The partner portal has also been upgraded.

“We put a lot more data in the portal for partners to be self-sufficient, and we have priced things so that they don’t have to renegotiate a deal after it’s registered,” Munoz stated. “We aren’t in that haggling game. We’ve built a low friction model.

“We also now have a process where we guarantee response from our inside sales team,” Munoz pointed out. “I didn’t even have an inside sales team before. I just built this. There’s a lot more motion in the background now behind the registration than there was before. We are taking a much more collaborative approach.”

A TCO calculator has been added to the portal to show partners how to easily estimate how much their customers can save with Komprise.

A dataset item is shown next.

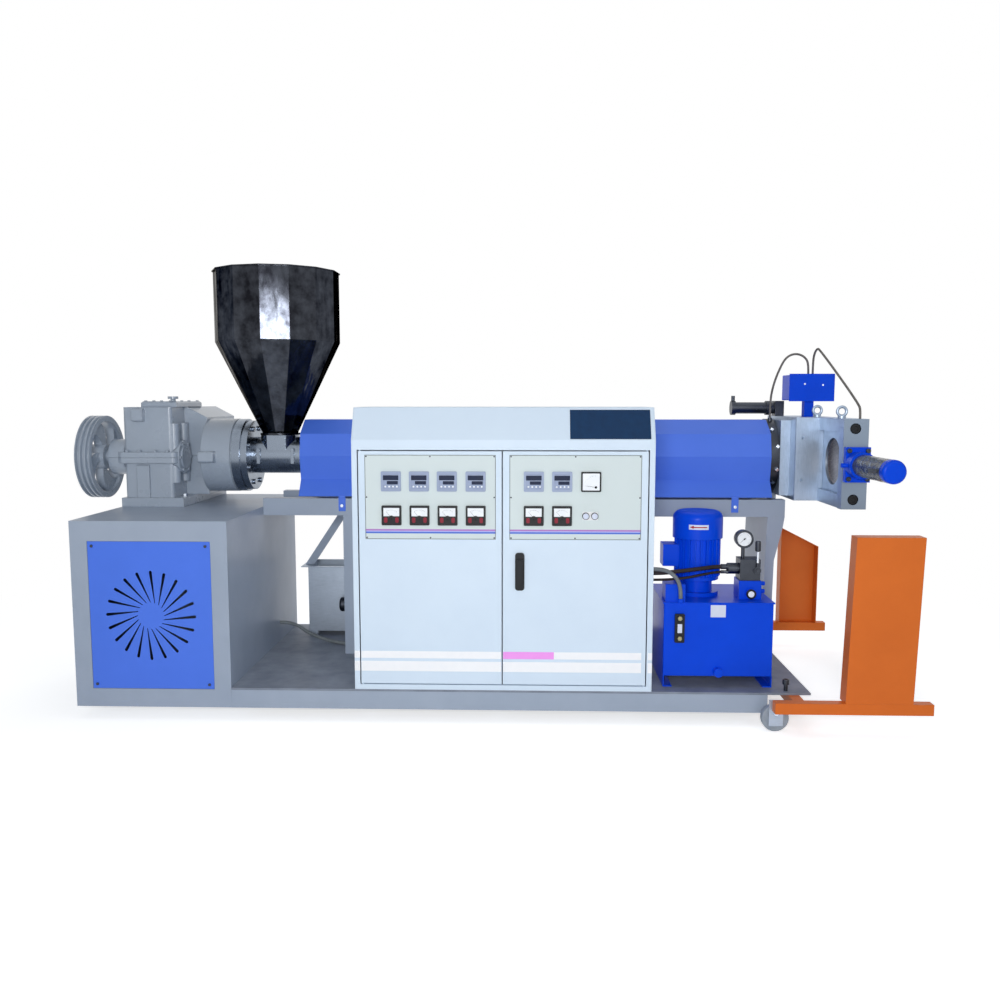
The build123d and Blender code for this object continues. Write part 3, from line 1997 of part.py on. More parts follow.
def back_upright():
    z0 = stand_bottom + stand_bar
    x0 = back_upright_left
    x1 = x0 + back_upright_width
    high = z0 + back_upright_height
    low = high - back_upright_fall
    y1 = stand_back
    y0 = y1 - upright_depth
    sheet = upright_sheet
    line = [(x0, z0), (x1, z0), (x1, low), (x0, high)]
    outer = prism_y(line, y0, y1)
    hollow_line = [
        (x0 + sheet, z0 - cut_over),
        (x1 - sheet, z0 - cut_over),
        (x1 - sheet, low - sheet),
        (x0 + sheet, high - sheet * back_upright_fold_share),
    ]
    hollow = prism_y(hollow_line, y0 - cut_over, y1 - sheet)
    return outer - hollow


def wheel_places():
    """Front faces of the two wheels, with the side that carries each axle."""
    gap = run_gap + wheel_hub_proud
    front = stand_front + stand_bar + gap
    back = stand_back - stand_bar - gap - wheel_width
    return [(front, -1), (back, 1)]


def caster_brackets():
    """Plates on the stand's bars that carry the wheel axles."""
    top = stand_bottom + stand_bar
    pieces = []
    for front, side in wheel_places():
        inner = stand_front + stand_bar if side < 0 else stand_back - stand_bar
        far = front + wheel_width + gap_past_wheel if side < 0 else front - gap_past_wheel
        plate = block(
            wheel_x - bracket_width / 2,
            wheel_x + bracket_width / 2,
            min(inner, inner - side * bracket_sheet),
            max(inner, inner - side * bracket_sheet),
            wheel_radius - bracket_width / 2,
            top,
        )
        axle = rod_y(wheel_bore - pin_gap, min(inner, far), max(inner, far), wheel_x, wheel_radius)
        pieces.append(plate + axle)
    return joined(pieces)


def caster_wheel(index):
    front, side = wheel_places()[index]
    tyre = rod_y(wheel_radius, front, front + wheel_width, wheel_x, wheel_radius)
    tyre = fillet(tyre.edges(), wheel_width * wheel_round_share)
    hub = rod_y(
        wheel_hub_radius,
        front - wheel_hub_proud,
        front + wheel_width + wheel_hub_proud,
        wheel_x,
        wheel_radius,
    )
    bore = rod_y(
        wheel_bore,
        front - wheel_hub_proud - cut_over,
        front + wheel_width + wheel_hub_proud + cut_over,
        wheel_x,
        wheel_radius,
    )
    return tyre + hub - bore


def cord(name, route, radius):
    """A round cord along straight runs joined by arcs, which prints its arcs and length."""
    corners = [Vector(*point) for point in route]
    arcs = []
    for before, here, after in zip(corners, corners[1:], corners[2:]):
        arrive = here - before
        leave = after - here
        half_turn = math.radians(arrive.get_angle(leave)) / 2
        arcs.append(arc_share * min(arrive.length, leave.length) / math.tan(half_turn))
    path = FilletPolyline(*route, radius=arcs)
    start = Plane(origin=corners[0], z_dir=corners[1] - corners[0])
    tube = sweep(start * Circle(radius), path=path)
    share = tube.volume / (math.pi * radius**2 * path.length)
    print(name, "length", round(path.length), "volume share", round(share, 4), end=" ")
    print("arcs in diameters", [round(arc / radius / 2, 1) for arc in arcs])
    return tube


nodes = {
    "base_frame": base_frame(),
    "platform_plate": platform_plate(),
    "levelling_feet": levelling_feet(),
    "drive_housing": drive_housing(),
    "vent_panel": vent_panel(),
    "gearbox_lower_case": gearbox_lower_case(),
    "gearbox_upper_case": gearbox_upper_case(),
    "inspection_cover": inspection_cover(),
    "bearing_cap": bearing_cap(),
    "gearbox_bell": gearbox_bell(),
    "input_pulley": input_pulley(),
    "thrust_flange": thrust_flange(),
    "feed_barrel": feed_barrel(),
    "hopper": hopper(),
    "hopper_cone": hopper_cone(),
    "barrel": barrel(),
    "barrel_cover": barrel_cover(),
    "support_beams": support_beams(),
    "end_pedestal": end_pedestal(),
    "middle_support": middle_support(),
    "water_box": water_box(),
    "water_pump": water_pump(),
    "cabinet_sides": cabinet_sides(),
    "cabinet_back": cabinet_back(),
    "cabinet_floor": cabinet_floor(),
    "cabinet_hood": cabinet_hood(),
    "left_door": door(-1),
    "right_door": door(1),
    "left_panel": instrument_panel(-1),
    "right_panel": instrument_panel(1),
    "left_instruments": left_instruments(),
    "right_instruments": right_instruments(),
    "door_handle": door_handle(),
    "barrel_end_flange": barrel_end_flange(),
    "adapter_plate": adapter_plate(),
    "screen_changer_body": screen_changer_body(),
    "slide_frame": slide_frame(),
    "slide_plate": slide_plate(),
    "slide_cylinder": slide_cylinder(),
    "rear_cylinder": rear_cylinder(),
    "junction_box": junction_box(),
    "oil_tank": oil_tank(),
    "pump_motor": pump_motor(),
    "valve_manifold": valve_manifold(),
    "valve_block": valve_block(),
    "valve_lever": valve_lever(),
    "pressure_gauge": pressure_gauge(),
    "level_gauge": level_gauge(),
    "stand_frame": stand_frame(),
    "front_upright": front_upright(),
    "back_upright": back_upright(),
    "caster_brackets": caster_brackets(),
    "front_wheel": caster_wheel(0),
    "rear_wheel": caster_wheel(1),
}
cords = {
    "motor_cable": (motor_cable_route, motor_cable_radius),
    "pump_conduit": (conduit_route, conduit_radius),
    "upper_hose": (upper_hose_route, upper_hose_radius),
    "lower_hose": (lower_hose_route, lower_hose_radius),
    "front_lead": (front_lead_route, lead_radius),
    "left_lead": (left_lead_route, lead_radius),
}
for name, (route, radius) in cords.items():
    nodes[name] = cord(name, route, radius)

# The origin is put on the floor under the middle of the whole machine
whole = Compound(children=[Compound(node.solids()) for node in nodes.values()])
middle = whole.bounding_box().center()
print("shift", -middle.X, -middle.Y)

os.makedirs("parts", exist_ok=True)
for name, node in nodes.items():
    placed = Pos(-middle.X, -middle.Y, 0) * Compound(node.solids())
    export_step(placed, f"parts/{name}.step")
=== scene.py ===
# %% [markdown]
# # Plastic extruder
#
# A single screw extruder melts plastic granules and presses them through a die. A motor
# drives the pulley on the left, the gearbox slows it down, the hopper drops granules into
# the feed barrel, and the heated barrel runs to the right under a folded blue cover. The
# solids come from the CAD frame. Blender gives them their real finishes, and adds what is
# too fine for the solids: dials, bolts, stripes, hoses and wire braid.

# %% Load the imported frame
import math

import bmesh
import bpy
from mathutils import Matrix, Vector


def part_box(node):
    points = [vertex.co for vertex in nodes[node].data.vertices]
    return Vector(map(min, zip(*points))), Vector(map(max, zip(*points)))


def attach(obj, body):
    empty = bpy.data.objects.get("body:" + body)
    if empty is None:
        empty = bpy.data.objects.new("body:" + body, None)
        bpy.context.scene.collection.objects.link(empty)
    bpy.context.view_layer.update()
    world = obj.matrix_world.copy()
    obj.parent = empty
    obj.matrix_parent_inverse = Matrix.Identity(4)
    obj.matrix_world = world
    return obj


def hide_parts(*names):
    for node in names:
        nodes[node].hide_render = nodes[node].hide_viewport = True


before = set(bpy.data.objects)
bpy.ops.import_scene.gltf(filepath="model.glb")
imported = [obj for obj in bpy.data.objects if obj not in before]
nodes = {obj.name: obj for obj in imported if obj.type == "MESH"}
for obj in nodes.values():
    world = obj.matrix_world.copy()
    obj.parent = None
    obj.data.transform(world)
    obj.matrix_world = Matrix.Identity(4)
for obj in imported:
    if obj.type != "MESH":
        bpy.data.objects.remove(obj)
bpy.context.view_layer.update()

# %% [markdown]
# The drawing's own zero lies at the front of the base, and its X zero 1112 mm to the right
# of the platform's left edge. All places below are read from that drawing, in metres, and
# `at` moves them into the frame. So they stay right if the frame is packed with another
# origin.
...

A new temporary program, Fast Finish, has also been created to reward partners for bringing in new leads before the end of the year

“This is something that wasn’t in place before,” Munoz indicated. “It’s a temporary program to show partners that we want to have discussions. Since we are hiring new people and doing a lot of top of funnel stuff, we want to come out of the gate fast in the new year. So we are rewarding partners to bring us leads to put in the funnel at the end of this year, and will give them additional margin if the leads are closed.”

An MDF program is also being put together, which will be a first for Komprise.

“It is in the process of being formalized and we are talking with the partner base about how to do it, but we are looking to fund it in the near future,” Munoz said.